Olson now faces felony charges of vehicular homicide and DUI manslaughter. A Charlotte County judge ordered him held without bond. The state attorney’s office has indicated additional charges may still be filed, given that one of the children from the second vehicle required surgery.
Whether It Could Have Been Prevented
Trooper Watson answered that question directly.
“By planning ahead, this tragedy could have most certainly been avoided,” he said. “Now we have several families who have been destroyed, including the driver himself, who is now looking at several years behind bars.”
Larry Coggins, the state director of Mothers Against Drunk Driving, noted that Olson had every option available to him that night — designated drivers, taxis, rideshare apps — and chose none of them.

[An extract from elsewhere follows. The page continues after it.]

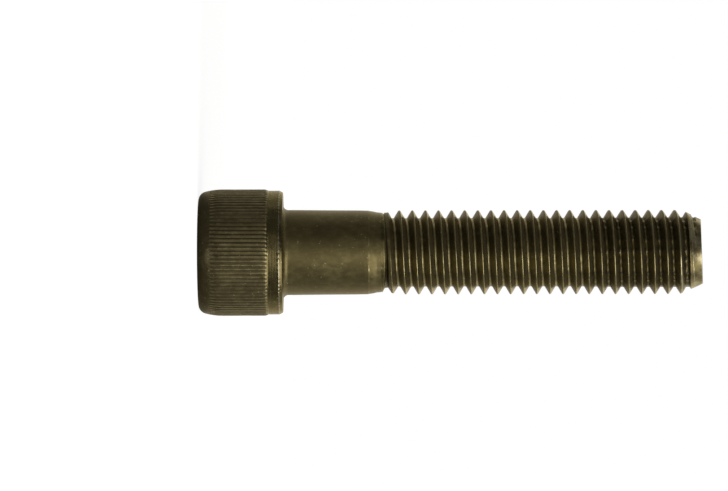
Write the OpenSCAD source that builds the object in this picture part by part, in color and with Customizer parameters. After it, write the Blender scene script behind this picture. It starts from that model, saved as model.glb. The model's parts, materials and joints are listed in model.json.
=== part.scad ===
// Hex socket cap screw with a straight-knurled head, a plain shank and a rolled right-hand thread.
// It stands on the face of its head: the face lies on z = 0, and +Z runs along the axis to the point.
// Millimetres. A length along the screw is measured from the bearing face unless it says otherwise.

/* [Head] */
// Diameter over the ridges of the knurl
head_d = 18.84; // [16.5:0.02:22]
// Height of the head, from its face to its bearing face
head_h = 12.6; // [10.5:0.1:16]
// Radius of the rounded edge of the face
face_round = 1.3; // [0.6:0.1:1.8]
// Radius of the gentle crown that leads from that edge to the full diameter
crown_round = 10; // [9:0.5:20]
// Height above the face at which the crown reaches the full diameter
crown_h = 3.6; // [2.6:0.1:5]
// Radius of the edge round the bearing face
bearing_round = 0.4; // [0.1:0.05:0.6]

/* [Knurl] */
// Number of ridges round the head
knurl_count = 94; // [72:1:110]
// Depth of the grooves between the ridges
knurl_depth = 0.16; // [0.1:0.02:0.4]
// Height of the smooth band between the knurl and the bearing face
band_h = 2.3; // [1.2:0.1:4]
// How far the smooth band lies below the ridges
band_step = 0.19; // [0.1:0.01:0.4]

/* [Socket] */
// Width of the hexagon across its flats
socket_af = 9.525; // [7:0.025:10.5]
// Depth of the hexagon's corners
socket_depth = 5.9; // [4:0.1:7]
// Slope of the socket's conical floor, from the plane of the face
floor_slope = 30; // [10:1:40]
// Diameter of the flat spot in the middle of the floor
spot_d = 3.8; // [1:0.1:5]
// How far the countersink reaches past the hexagon's corners
countersink_rim = 0.4; // [0.1:0.05:0.8]
// Slope of the countersink, from the plane of the face
countersink_slope = 30; // [15:1:50]

/* [Shank] */
// Length from the bearing face to the point
screw_l = 62.4; // [40:0.1:80]
// Diameter of the plain shank
shank_d = 12.6; // [11.5:0.05:13.5]
// Length of the plain shank
plain_l = 12.3; // [6:0.05:24]
// Length over which the shank narrows to the rolling diameter
taper_l = 2.3; // [1:0.05:4]
// Radius of the fillet between the bearing face and the shank
fillet_r = 0.8; // [0.3:0.05:1.2]

/* [Thread] */
// Distance from one thread crest to the next, thirteen to the inch
pitch = 1.954; // [1.5:0.001:2.2]
// Width of the flat on each crest
crest_w = 0.22; // [0.1:0.01:0.4]
// Width of the flat in each root
root_w = 0.38; // [0.15:0.01:0.5]
// Angle between the two flanks of a thread
flank_angle = 60; // [55:1:65]
// How far the crests lie below the plain shank
crest_drop = 0.035; // [0:0.005:0.15]
// How far the rolling diameter lies below the crests, on the radius
blank_drop = 0.36; // [0.25:0.01:0.5]
// Length over which the first roots deepen
root_run = 0.9; // [0.6:0.1:2]
// Length over which the first crests rise
crest_run = 2.2; // [0.8:0.1:3]
// Turn of the thread about the axis, in degrees
thread_turn = 338; // [0:1:360]
// Most triangles that the thread may have
thread_facets = 10400; // [6000:100:11500]

/* [Point] */
// How far the rim of the end face lies inside the roots
point_drop = 0.35; // [0.1:0.05:1]
// Slope of the point, from the axis
point_slope = 25; // [20:1:45]

/* [Hidden] */

steel = "#453f2e";
round_steps = 6;
crown_steps = 4;
spare = 1;

head_r = head_d / 2;
band_r = head_r - band_step;
shank_r = shank_d / 2;
crest_r = shank_r - crest_drop;
blank_r = crest_r - blank_drop;

// The flanks' length along the axis, and so the depth of the thread, is what the two flats leave.
flank_w = (pitch - crest_w - root_w) / 2;
root_r = crest_r - flank_w / tan(flank_angle / 2);

tip_z = head_h + screw_l;
point_r = root_r - point_drop;
taper_z = head_h + plain_l;
blank_z = taper_z + taper_l;
taper_rate = (shank_r - blank_r) / taper_l;

// The shank's cone ends inside the thread, before the first root begins to deepen.
tuck = 0.2;
run_z = blank_z + tuck;

socket_corner_r = socket_af / 2 / cos(30);
spot_r = spot_d / 2;
floor_h = (socket_corner_r - spot_r) * tan(floor_slope);
countersink_r = socket_corner_r + countersink_rim;

function smooth(t) = let (u = min(max(t, 0), 1)) u * u * (3 - 2 * u);

// Points on an arc about (x, y), from one angle to another, both ends included
function arc(x, y, r, from, to, steps) =
    [for (i = [0 : steps]) let (a = from + (to - from) * i / steps) [x + r * cos(a), y + r * sin(a)]];

// Half section of the head: the small arc of the face's edge runs tangent into the large arc of the
// crown, which ends upright at the full diameter.
function head_section() =
    let (
        crown_x = head_r - crown_round,
        drop = crown_h - face_round,
        edge_x = crown_x + sqrt(pow(crown_round - face_round, 2) - drop * drop),
        meet = -atan2(drop, edge_x - crown_x),
        knurl_z = head_h - band_h - band_step
    )
    concat(
        [[0, 0]],
        arc(edge_x, face_round, face_round, -90, meet, round_steps),
        [for (i = [1 : crown_steps]) arc(crown_x, crown_h, crown_round, meet, 0, crown_steps)[i]],
        [[head_r, knurl_z], [band_r, head_h - band_h]],
        arc(band_r - bearing_round, head_h - bearing_round, bearing_round, 0, 90, round_steps),
        [[0, head_h]]
    );

module head_blank() {
    rotate_extrude($fn = 96)
        polygon(head_section());
}

// Everything outside a ring of pointed ridges. The ridges' tips stand just proud of the head, so
// that a narrow land of the head's own surface stays on each of them.
module knurl_cutter() {
    groove_r = head_r - knurl_depth;
    ridge_r = head_r + 0.03;
    step = 360 / knurl_count;
    ring = [for (i = [0 : knurl_count - 1], side = [0, 1])
        let (a = (i + side / 2) * step, r = side == 0 ? groove_r : ridge_r)
        [r * cos(a), r * sin(a)]];
    translate([0, 0, -spare])
        linear_extrude(height = head_h - band_h - band_step / 2 + spare)
            difference() {
                circle(r = head_r + spare, $fn = 96);
                polygon(ring);
            }
}

// The hexagon is closed by a conical floor that leaves a scalloped edge on each of its walls.
module socket_cutter() {
    cone_x = socket_corner_r + spare;
    cone_z = socket_depth - spare * tan(floor_slope);
    bottom_z = socket_depth + floor_h;
    intersection() {
        translate([0, 0, -spare])
            rotate(30)
                cylinder(h = bottom_z + 2 * spare, r = socket_corner_r, $fn = 6);
        rotate_extrude($fn = 96)
            polygon([[0, -spare], [cone_x, -spare], [cone_x, cone_z], [spot_r, bottom_z], [0, bottom_z]]);
    }
    rotate_extrude($fn = 96)
        polygon([
            [0, -spare],
            [countersink_r + spare / tan(countersink_slope), -spare],
            [0, countersink_r * tan(countersink_slope)]
        ]);
}

module head() {
    difference() {
        head_blank();
        knurl_cutter();
        socket_cutter();
    }
}

// Half section of the shank, from inside the head to its end inside the thread
function shank_section() =
    let (seat = head_h - spare, root = head_h + fillet_r)
    concat(
        [[0, seat], [shank_r + fillet_r, seat], [shank_r + fillet_r, head_h]],
        [for (i = [1 : round_steps]) arc(shank_r + fillet_r, root, fillet_r, 270, 180, round_steps)[i]],
        [
            [shank_r, taper_z],
            [blank_r - tuck / 2 * taper_rate, blank_z + tuck / 2],
            [0, blank_z + tuck / 2]
        ]
    );

module shank() {
    rotate_extrude($fn = 96)
        polygon(shank_section());
}

// Radius of the thread at height z: crests rise above the rolling diameter and roots sink below it
// as the thread leaves the shank.
function crest_at(z) = blank_r + (crest_r - blank_r) * smooth((z - run_z) / crest_run);
function root_at(z) = blank_r + (root_r - blank_r) * smooth((z - run_z) / root_run);

// One strip wound round the axis. Each step of it holds four points, the two edges of the crest and
// the two edges of the root, and its last edge meets the first edge of the next turn. Both ends are
// closed by a fan of triangles about the axis: the lower one lies inside the shank, and the upper one
// beyond the end face.
module thread_strip() {
    low_z = blank_z - 1.25 * pitch;
    high_z = tip_z + 0.1 * pitch;
    turns = (high_z - low_z) / pitch + 1;
    steps = min(48, floor(thread_facets / (8 * turns)));
    last = ceil(turns * steps);
    offsets = [0, crest_w, crest_w + flank_w, crest_w + flank_w + root_w];

    points = [for (n = [0 : last], p = [0 : 3])
        let (
            a = 360 * n / steps,
            z = low_z + pitch * n / steps + offsets[p],
            r = p < 2 ? crest_at(z) : root_at(z)
        )
        [r * cos(a), r * sin(a), z]];
    low_axis = len(points);
    high_axis = low_axis + 1;
    ends = [[0, 0, low_z + pitch / 2], [0, 0, high_z + pitch / 2]];

    sides = [for (n = [0 : last - 1], p = [0 : 3])
        let (
            here = 4 * n + p,
            above = p < 3 ? here + 1 : 4 * (n + steps)
        )
        if (p < 3 || n + steps < last)
            each [[here, above, above + 4], [here, above + 4, here + 4]]];
    low_rim = concat([for (n = [0 : steps]) 4 * n], [3, 2, 1, 0]);
    high_rim = concat(
        [for (n = [last - steps : last]) 4 * n + 3],
        [for (p = [2 : -1 : 0]) 4 * last + p],
        [4 * (last - steps) + 3]
    );
    low_fan = [for (i = [0 : len(low_rim) - 2]) [low_axis, low_rim[i], low_rim[i + 1]]];
    high_fan = [for (i = [0 : len(high_rim) - 2]) [high_axis, high_rim[i + 1], high_rim[i]]];

    rotate(thread_turn)
        polyhedron(points = concat(points, ends), faces = concat(sides, low_fan, high_fan));
}

// The chamfered point is the cone that the strip is cut back to.
module point_cone() {
    wide_r = shank_r + spare;
    low_z = blank_z - 3 * pitch;
    rotate_extrude($fn = 96)
        polygon([
            [0, low_z],
            [wide_r, low_z],
            [wide_r, tip_z - (wide_r - point_r) / tan(point_slope)],
            [point_r, tip_z],
            [0, tip_z]
        ]);
}

module thread() {
    intersection() {
        thread_strip();
        point_cone();
    }
}

module cap_screw() {
    color(steel)
        union() {
            head();
            shank();
            thread();
        }
}

cap_screw();
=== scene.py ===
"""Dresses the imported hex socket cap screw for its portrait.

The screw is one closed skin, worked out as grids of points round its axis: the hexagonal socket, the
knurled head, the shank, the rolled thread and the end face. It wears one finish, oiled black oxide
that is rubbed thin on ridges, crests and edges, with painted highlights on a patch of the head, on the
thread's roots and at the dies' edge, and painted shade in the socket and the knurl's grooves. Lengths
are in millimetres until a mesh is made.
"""

import json
import logging
import math
from dataclasses import dataclass
from enum import Enum, IntEnum
from typing import Callable, Sequence, Union

import bpy
import numpy as np
from mathutils import Matrix, Vector


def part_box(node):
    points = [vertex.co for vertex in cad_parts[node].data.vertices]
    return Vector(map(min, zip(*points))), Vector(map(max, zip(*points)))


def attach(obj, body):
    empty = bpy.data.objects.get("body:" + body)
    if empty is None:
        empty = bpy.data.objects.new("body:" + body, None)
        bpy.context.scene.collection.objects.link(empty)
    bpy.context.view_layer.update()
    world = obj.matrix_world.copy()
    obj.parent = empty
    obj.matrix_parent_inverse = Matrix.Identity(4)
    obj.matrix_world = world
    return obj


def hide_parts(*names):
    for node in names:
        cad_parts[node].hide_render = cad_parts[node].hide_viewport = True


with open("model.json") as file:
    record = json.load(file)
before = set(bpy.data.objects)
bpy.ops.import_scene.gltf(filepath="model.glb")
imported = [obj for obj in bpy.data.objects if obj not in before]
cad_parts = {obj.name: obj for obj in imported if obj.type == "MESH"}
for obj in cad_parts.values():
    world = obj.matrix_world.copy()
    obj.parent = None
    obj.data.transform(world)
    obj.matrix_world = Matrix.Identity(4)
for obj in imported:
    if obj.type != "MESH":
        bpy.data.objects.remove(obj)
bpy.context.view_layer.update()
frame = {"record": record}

log = logging.getLogger("cap_screw")

MM = 0.001
FULL_TURN = 2.0 * math.pi
SEED = 13

# An irregular wave is a sum of this many sines, divided so that it stays within about 1.
SINES = 9
SINES_PEAK = 4.0

Grid = np.ndarray
Pair = tuple[float, float]
Triple = tuple[float, float, float]
Colour = Triple


class Mark(Enum):
    """What a point of the skin remembers about its place, each a float attribute from 0 to 1."""

    # Worn edges, ridges and crests, and also painted highlights: the head's patch, the roots and the
    # dies' edge.
    WEAR_AND_GLINT = "worn"
    TURNED = "turned"
    ROLLED = "rolled"
    # Painted shade in recesses: deeper in the socket and in the knurl's grooves.
    RECESS_SHADE = "hollow"


Marks = dict[Mark, Grid]


class Wave(IntEnum):
    """The irregular waves on the skin. Each is drawn from SEED plus its number."""

    DENTS = 1
    BAND_EDGES = 2
    TAPER_RING = 3
    ROLLING = 4
    CONE = 5
    END_FACE = 6
    BEADS = 7
    NICKS = 8
    CONE_WEAR = 9


def rise(low: float, high: float, value: Grid) -> Grid:
    """Rises smoothly from 0 at low to 1 at high, or falls if low lies above high."""
    t = np.clip((np.asarray(value, dtype=float) - low) / (high - low), 0.0, 1.0)
    return t * t * (3.0 - 2.0 * t)


def soft_min(first: Grid, second: Grid, blend: float) -> Grid:
    """The smaller of two values, with a parabola as wide as blend where they cross."""
    near = np.clip(0.5 + 0.5 * (second - first) / blend, 0.0, 1.0)
    return second + (first - second) * near - blend * near * (1.0 - near)


def soft_max(first: Grid, second: Grid, blend: float) -> Grid:
    """The larger of two values, rounded as soft_min rounds the smaller."""
    return -soft_min(-np.asarray(first), -np.asarray(second), blend)


def arc(centre: Pair, radius: float, start: float, end: float, steps: int) -> Grid:
    """Points (distance from the axis, height) of a circle, between two angles in degrees that are
    taken from the outward direction towards the point of the screw."""
    angle = np.radians(np.linspace(start, end, steps + 1))
    return np.column_stack((centre[0] + radius * np.cos(angle), centre[1] + radius * np.sin(angle)))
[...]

Coggins also addressed the mindset behind impaired driving, pointing out that no one leaves home planning to cause a crash or take a life. The danger, he explained, begins the moment someone drinks, because alcohol rapidly strips away a person’s capacity to make rational decisions. The 2019 arrest, the completed course, the years in between — none of it held when it mattered most.
A Family’s Grief, and What They Want People to Know
For Mucho, the grief is immeasurable. But she has chosen to speak publicly because her daughter deserves to be known beyond the circumstances of her death.
“Her life was just on the horizon,” she said. “Her life was just getting started with her boyfriend. She was going to graduate next year, and I want everyone to see her and feel that.”
In the days following the crash, Akey’s friends created the hashtag #lovelikelauryn — a gathering place on social media where the people she touched have shared what she meant to them. Mucho has pointed anyone who didn’t know her daughter toward that space.
“You can feel it by looking at her smile,” she said. “I want everyone to see her and be like her. She was never mean to anybody. She brought people together — so many people together. Loved hard, loved so hard.”
On May 23, Mucho posted a video collage to Instagram showing Lauryn in the places she loved most — near water, near light, near the people who made her happy. In the caption she wrote: “She belonged where the water meets the sky. A drunk driver took her from us far too soon. So if you take anything from this video — don’t drink and drive…please! Fish on, baby girl. We’ll find you in every sunset on the water.”
Remembering Lauryn
Lauryn Marie Akey is survived by her mother Melinda Mucho; her father Jason Akey and stepmother Amy Akey; her stepfather Robert Mucho; her brothers Zachary, Maddox, Jaxon, and Avery Akey; her grandparents Julie Torgersen, Steven Peavy, and Jim Akey; and a wide circle of extended family and close friends.
A Celebration of Life Service will be held on May 30, 2026, at 10:30 a.m. at Grace Community Church, 4080 Lakewood Ranch Blvd N, Lakewood Ranch, FL 34240. Her family has asked everyone attending to wear bright, cheerful colors in her honor.
Her obituary closes with a line she would have loved — a Taylor Swift lyric that reads: “Long live all the magic we made.”
She was 21 years old. She had a 4.0 GPA, a plan for her future, a boyfriend she went fishing with, and three dogs waiting at home. She stopped for gas and told her family she loved them.
That should have been the end of an ordinary night.